==== Dataset section
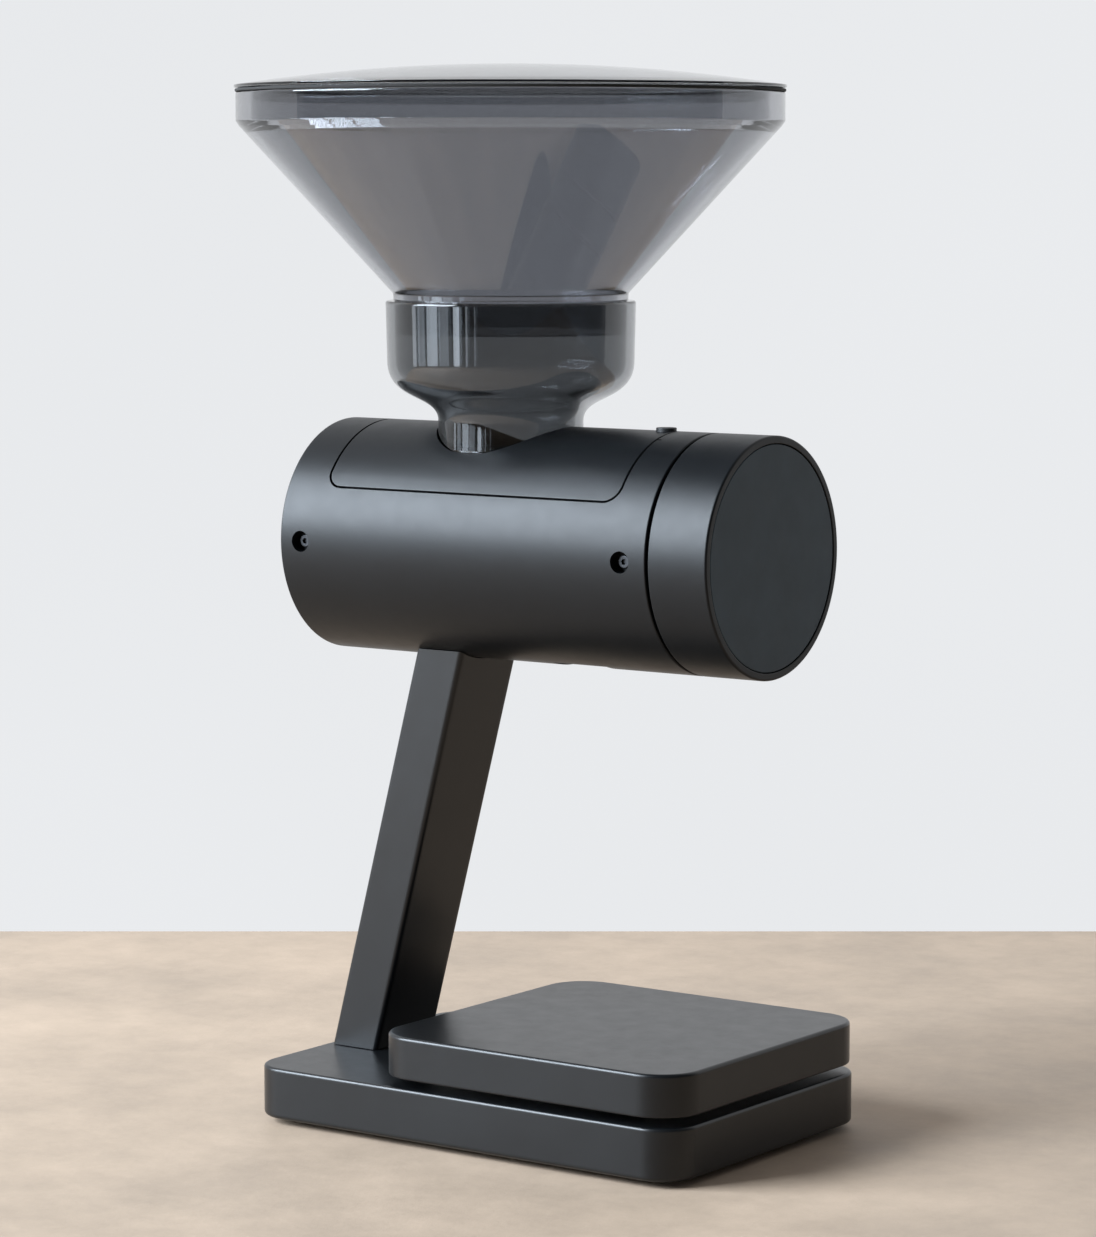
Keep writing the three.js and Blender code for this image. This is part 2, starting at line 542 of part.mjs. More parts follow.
// A panel of the body's wall, centred on top, with corners rounded on the curved surface.
function saddle(inner, outer, back, front, halfAngle, corner) {
  const sector = new THREE.Shape();
  const start = Math.PI / 2 - halfAngle;
  const end = Math.PI / 2 + halfAngle;
  sector.absarc(0, 0, outer, start, end, false);
  sector.absarc(0, 0, inner, end, start, true);
  let panel = pushedX(sector, back, front, 8);
  for (const side of [-1, 1]) {
    for (const [x, direction] of [[back, 1], [front, -1]]) {
      const turn = -side * THREE.MathUtils.radToDeg(halfAngle);
      const tool = cornerTool(corner).scale([direction, side, 1]).rotate([turn, 0, 0]);
      panel = panel.subtract(tool.translate([x, 0, 0]));
    }
  }
  return panel;
}

// What rounding one corner takes away: a square with a quarter disc left out of it, pushed along +Z.
function cornerTool(corner) {
  const outline = new THREE.Shape();
  outline.moveTo(-OVERCUT, OVERCUT);
  outline.lineTo(-OVERCUT, -corner);
  outline.lineTo(0, -corner);
  outline.absarc(corner, -corner, corner, Math.PI, Math.PI / 2, true);
  outline.lineTo(corner, OVERCUT);
  return raised(outline, 0, 2 * BODY_RADIUS, 3);
}

function neckHole(radius, from, to) {
  return rodZ(radius, from, to, 0, 0, 32);
}

// A rod out through the wall, level, on the side given.
function sideRod(radius, from, to, side, x, segments) {
  const turn = -side * 90;
  return rodZ(radius, from, to, 0, 0, segments).rotate([turn, 0, 0]).translate([x, 0, 0]);
}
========
Work instructions: Repeat the data precisely, line by line.

Answer for the task:
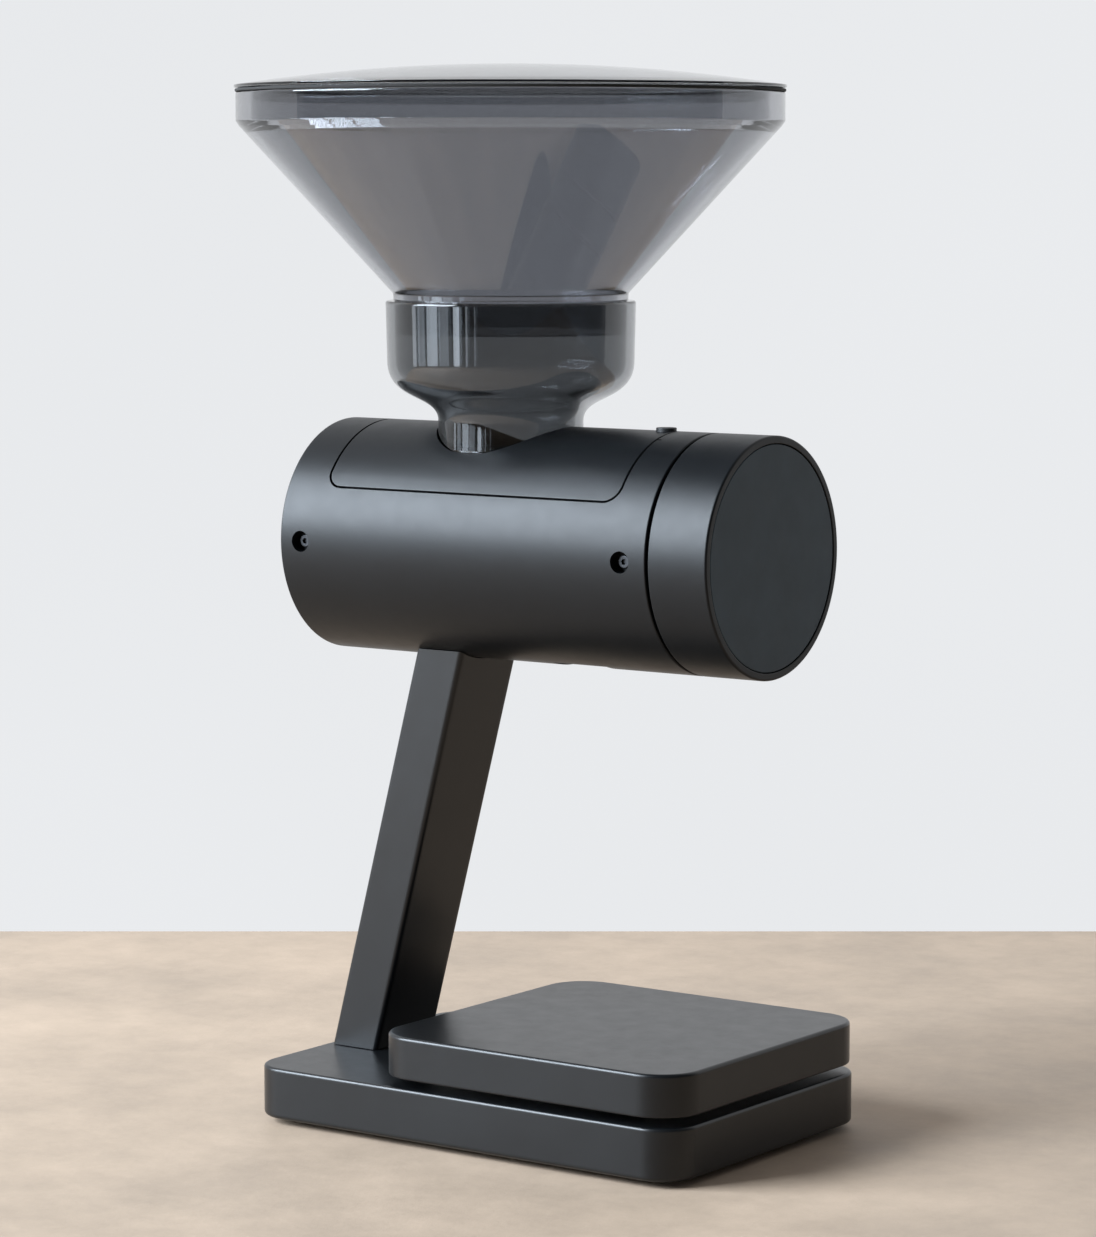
Keep writing the three.js and Blender code for this image. This is part 2, starting at line 542 of part.mjs. More parts follow.
// A panel of the body's wall, centred on top, with corners rounded on the curved surface.
function saddle(inner, outer, back, front, halfAngle, corner) {
  const sector = new THREE.Shape();
  const start = Math.PI / 2 - halfAngle;
  const end = Math.PI / 2 + halfAngle;
  sector.absarc(0, 0, outer, start, end, false);
  sector.absarc(0, 0, inner, end, start, true);
  let panel = pushedX(sector, back, front, 8);
  for (const side of [-1, 1]) {
    for (const [x, direction] of [[back, 1], [front, -1]]) {
      const turn = -side * THREE.MathUtils.radToDeg(halfAngle);
      const tool = cornerTool(corner).scale([direction, side, 1]).rotate([turn, 0, 0]);
      panel = panel.subtract(tool.translate([x, 0, 0]));
    }
  }
  return panel;
}

// What rounding one corner takes away: a square with a quarter disc left out of it, pushed along +Z.
function cornerTool(corner) {
  const outline = new THREE.Shape();
  outline.moveTo(-OVERCUT, OVERCUT);
  outline.lineTo(-OVERCUT, -corner);
  outline.lineTo(0, -corner);
  outline.absarc(corner, -corner, corner, Math.PI, Math.PI / 2, true);
  outline.lineTo(corner, OVERCUT);
  return raised(outline, 0, 2 * BODY_RADIUS, 3);
}

function neckHole(radius, from, to) {
  return rodZ(radius, from, to, 0, 0, 32);
}

// A rod out through the wall, level, on the side given.
function sideRod(radius, from, to, side, x, segments) {
  const turn = -side * 90;
  return rodZ(radius, from, to, 0, 0, segments).rotate([turn, 0, 0]).translate([x, 0, 0]);
}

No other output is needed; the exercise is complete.